“Liberating education consists in acts of cognition not transferrals of information.”Paulo Freire, Pedagogy of the Oppressed
I recently listened to Dushaw Hockett’s TEDx Talk on implicit bias. If you have not watched his talk do yourself a favor, right now, and do so now. One thing stood out for me as he spoke, the idea of getting the diagnosis right if we are going to prescribe the best treatment.
As we look to the fall, to help our students succeed, we must begin to diagnose the Learning Loss that has occurred over the past year as a result of the pandemic. I have spoken to districts that have had only 15% of their students attend school during distance learning. In other districts grades have plummeted, students are less engaged, and teachers are frustrated. There have, of course, been highlights and new ways of teaching that are byproducts of the pandemic. But if we are doing to address Learning Loss that now exists in many students, we have to get the diagnosis right if we are going to get the treatment right.
My fear is that schools will fall into the trap of acceleration - trying to reteach content students may have missed, or failed, this year while keeping on pace with the next year's curricula. This will only serve to overwhelm and disengage students who may already be struggling with motivation.
That is not to suggest that we will not have to address missed content in the fall. But as Hockett states, we don’t want to assume it has to be an “Emergency Room” approach. Instead, a “Preventative Approach” is what is going to best mitigate Learning Loss. Accelerating, or doubling up, the curricula is the ER approach. Empowering students with the skills and habits that are the hallmarks of successful learners, so they can approach their learning with more agency and dexterity, is Preventative work.

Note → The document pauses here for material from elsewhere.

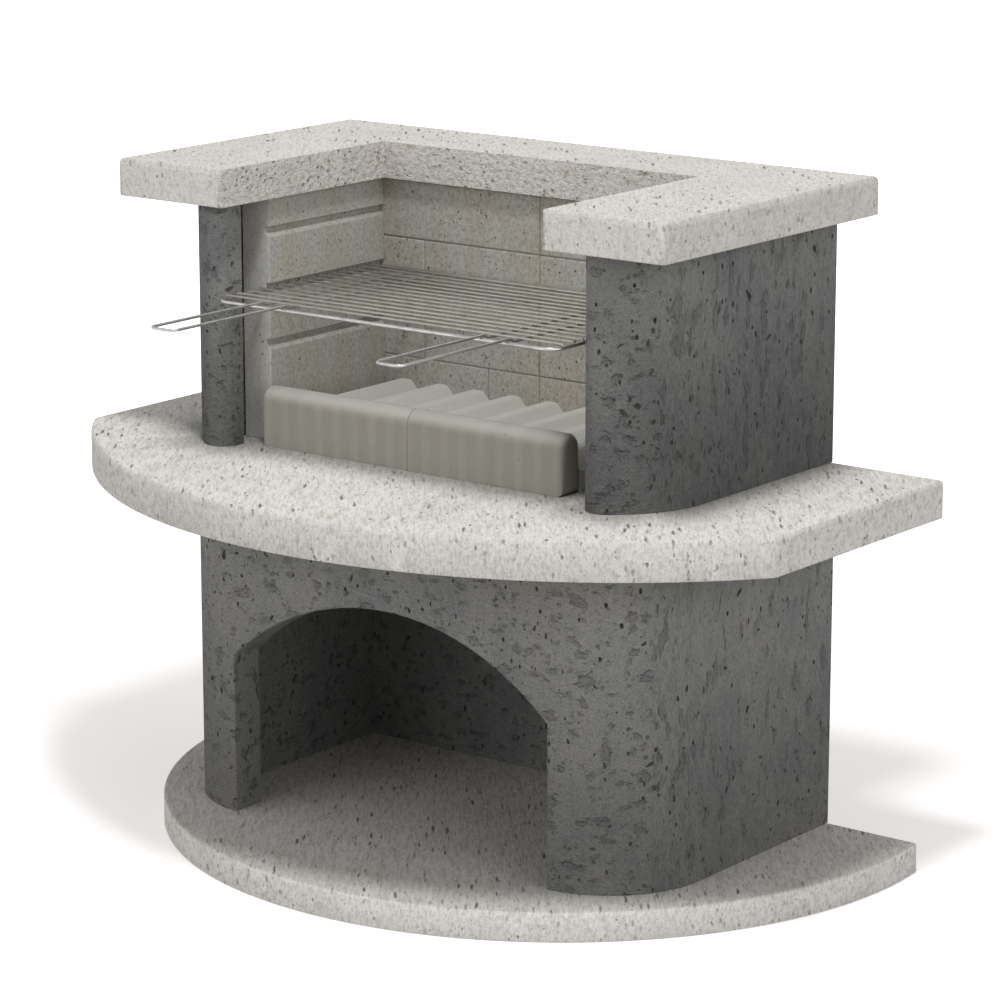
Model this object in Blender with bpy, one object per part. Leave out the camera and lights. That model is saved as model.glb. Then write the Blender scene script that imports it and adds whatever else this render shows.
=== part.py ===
"""Free-standing masonry barbecue of precast concrete, firebrick and chromed wire.

It stands as a dry stack: a D-shaped base plate, a lower body with an arched wood store, a table
plate, two cheeks and a back wall lined with firebrick, and a U-shaped cap plate. A chromed wire
grate slides in the middle one of three grooves in the side linings.

Lengths are metres. X runs across the front, Y towards the back and Z up. The origin lies on the
ground, in the middle of the footprint.
"""

import math

import bmesh
import bpy
from mathutils import Matrix, Vector

# Gap left between two pieces that touch, and how far a cutter runs past what it cuts
SEAT_GAP = 0.0003
CUT_OVERRUN = 0.010

# Softened edges of the three cast plates, and the angles from which an edge counts as a corner
PLATE_CORNER_RADIUS = 0.004
PLATE_EDGE_SEGMENTS = 3
SHARP_EDGE = math.radians(35)
CORNER_TURN = math.radians(12)
FACING_SHARE = 0.99

# Base plate: a disc cut off straight at the back
BASE_RADIUS = 0.543
BASE_DEPTH = 0.6175
BASE_THICKNESS = 0.040
BASE_EDGE_RADIUS = 0.004
BASE_ARC_STEPS = 56

# Table plate: straight sides and a bowed front
TABLE_WIDTH = 1.130
TABLE_DEPTH = 0.669
TABLE_SIDE_LENGTH = 0.3885
TABLE_THICKNESS = 0.050
TABLE_EDGE_RADIUS = 0.005
TABLE_ARC_STEPS = 40

# Lower body
LOWER_WIDTH = 0.796
LOWER_DEPTH = 0.4485
LOWER_HEIGHT = 0.4444
LOWER_WALL = 0.051
LOWER_CORNER_RADIUS = 0.144
LOWER_CORNER_STEPS = 14
ARCH_RETURN_LENGTH = 0.1495
ARCH_WIDTH = 0.524
ARCH_SPRING_HEIGHT = 0.2185
ARCH_RISE = 0.1035
ARCH_STEPS = 24

# Upper body: two cheeks with rounded noses and a back wall between them
UPPER_WIDTH = 0.788
UPPER_HEIGHT = 0.3294
CHEEK_WALL = 0.070
CHEEK_CORNER_RADIUS = 0.142
CHEEK_STRAIGHT_LENGTH = 0.302
CHEEK_CORNER_STEPS = 10
NOSE_PASSAGE = 0.582
NOSE_RADIUS = 0.025
NOSE_STEPS = 10
NOSE_FLAT_LENGTH = 0.0156
NOSE_REAR_CHAMFER = 0.003
BACK_WALL_THICKNESS = 0.060

# Firebrick lining
LINING_THICKNESS = 0.047
LINING_SIDE_PLAY = 0.0035
LINING_BACK_PLAY = 0.003
LINING_TOP_PLAY = 0.0009
SIDE_LINING_LENGTH = 0.2405
BRICK_MIDDLE_HEIGHT = 0.165
BRICK_MAIN_JOINT_X = -0.0056
BRICK_MIDDLE_JOINT_X = -0.203
BRICK_LOW_JOINT_X = -0.0925
BRICK_CHAMFER = 0.0025

# Grooves for the grate, each with a flat roof and a sloping lower lip
GROOVE_COUNT = 3
GROOVE_TOP_HEIGHT = 0.290
GROOVE_PITCH = 0.076
GROOVE_MOUTH = 0.014
GROOVE_DEPTH = 0.007
GROOVE_LIP_RISE = 0.007
GRATE_GROOVE_INDEX = 1

# Hearth set: two ember bars and two bed tiles, laid loose between the linings
HEARTH_LEFT_PLAY = 0.0065
HEARTH_RIGHT_PLAY = 0.039

# Ember bars: two round-topped firebrick bars set down in front of the fire bed
EMBER_THICKNESS = 0.040
EMBER_HEIGHT = 0.079
EMBER_STANDOUT = 0.030
EMBER_CROWN_STEPS = 12

# Fire bed: two tiles with ridges that run from front to back
BED_SLAB = 0.028
RIDGE_COUNT = 4
RIDGE_TOP = 0.018
RIDGE_VALLEY = 0.003
RIDGE_HEIGHT = 0.022

# Cap plate: a U that is open to the front
CAP_WIDTH = 0.888
CAP_DEPTH = 0.483
CAP_THICKNESS = 0.050
CAP_OPENING = 0.522
CAP_BACK_BAND = 0.1475
CAP_BACK_OVERHANG = 0.023
CAP_EDGE_RADIUS = 0.008

# Grate: a wire ring, crossing rods and two handle wires that run on under the rods
RING_DEPTH = 0.340
RING_WIRE = 0.005
RING_SIDE_PLAY = 0.0025
RING_CORNER_RADIUS = 0.020
RING_CORNER_STEPS = 6
RING_BACK_PLAY = 0.007
ROD_COUNT = 15
ROD_WIRE = 0.003
ROD_SIDES = 10
HANDLE_WIRE = 0.004
HANDLE_SPREAD = 0.041
HANDLE_OFFSET = 0.183
HANDLE_REACH = 0.209
HANDLE_BEND_RADIUS = 0.012
HANDLE_BEND_STEPS = 6
HANDLE_JOGGLE_START = 0.0055
HANDLE_JOGGLE_LENGTH = 0.010
WIRE_BEVEL_RESOLUTION = 2

# Finishes: colour, roughness and metallic value
PALE_CONCRETE = ((0.560, 0.540, 0.500), 0.85, 0.0)
DARK_CONCRETE = ((0.110, 0.110, 0.106), 0.80, 0.0)
FIREBRICK = ((0.245, 0.232, 0.200), 0.90, 0.0)
FIRED_CLAY = ((0.270, 0.255, 0.220), 0.88, 0.0)
CHROME = ((0.620, 0.620, 0.630), 0.18, 1.0)

# Levels, from the ground up
BASE_TOP = BASE_THICKNESS
LOWER_BOTTOM = BASE_TOP + SEAT_GAP
LOWER_TOP = LOWER_BOTTOM + LOWER_HEIGHT
TABLE_BOTTOM = LOWER_TOP + SEAT_GAP
TABLE_TOP = TABLE_BOTTOM + TABLE_THICKNESS
UPPER_BOTTOM = TABLE_TOP + SEAT_GAP
UPPER_TOP = UPPER_BOTTOM + UPPER_HEIGHT
CAP_BOTTOM = UPPER_TOP + SEAT_GAP
LINING_TOP = UPPER_TOP - LINING_TOP_PLAY

# Planes across the depth: every wall and plate but the cap ends in one back plane
BACK_Y = (TABLE_DEPTH - CAP_BACK_OVERHANG) / 2
LOWER_FRONT_Y = BACK_Y - LOWER_DEPTH
LOWER_SIDE_FRONT_Y = LOWER_FRONT_Y + ARCH_RETURN_LENGTH
BRICK_BACK_Y = BACK_Y - BACK_WALL_THICKNESS - LINING_BACK_PLAY
BRICK_FRONT_Y = BRICK_BACK_Y - LINING_THICKNESS
SIDE_LINING_BACK_Y = BRICK_FRONT_Y - SEAT_GAP
SIDE_LINING_FRONT_Y = SIDE_LINING_BACK_Y - SIDE_LINING_LENGTH
EMBER_FRONT_Y = SIDE_LINING_FRONT_Y - EMBER_STANDOUT
EMBER_BACK_Y = EMBER_FRONT_Y + EMBER_THICKNESS
RING_MIDDLE_Y = BRICK_FRONT_Y - RING_BACK_PLAY - RING_DEPTH / 2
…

“The chronic achievement gap in most American schools has created an epidemic of dependent learners unprepared to do the higher order thinking, creative problem solving, and analytical reading and writing called for in the new Common Core State Standards. One of the goals of education is not simply to fill students with facts and information but to help them learn how to learn.”Zaretta Hammond - Culturally Responsive Teaching and The Brain
What is most troubling is that the Learning Loss experienced over the last year is only going to widen achievement gaps that existed prior to the pandemic. Studies routinely indicate that achievement gaps are higher for English Learners, students of color, as well as socioeconomically disadvantaged communities Therefore, mitigating learning loss is our social justice responsibility as educators. We must get the diagnosis right!
The correct treatment to mitigate Learning Loss is found in Hammond’s words, “...to help them learn how to learn.” My challenge to you is to reflect upon what your school can do to equip the students you serve with the tools, abilities, habits, and mindsets needed to engage successfully in their education.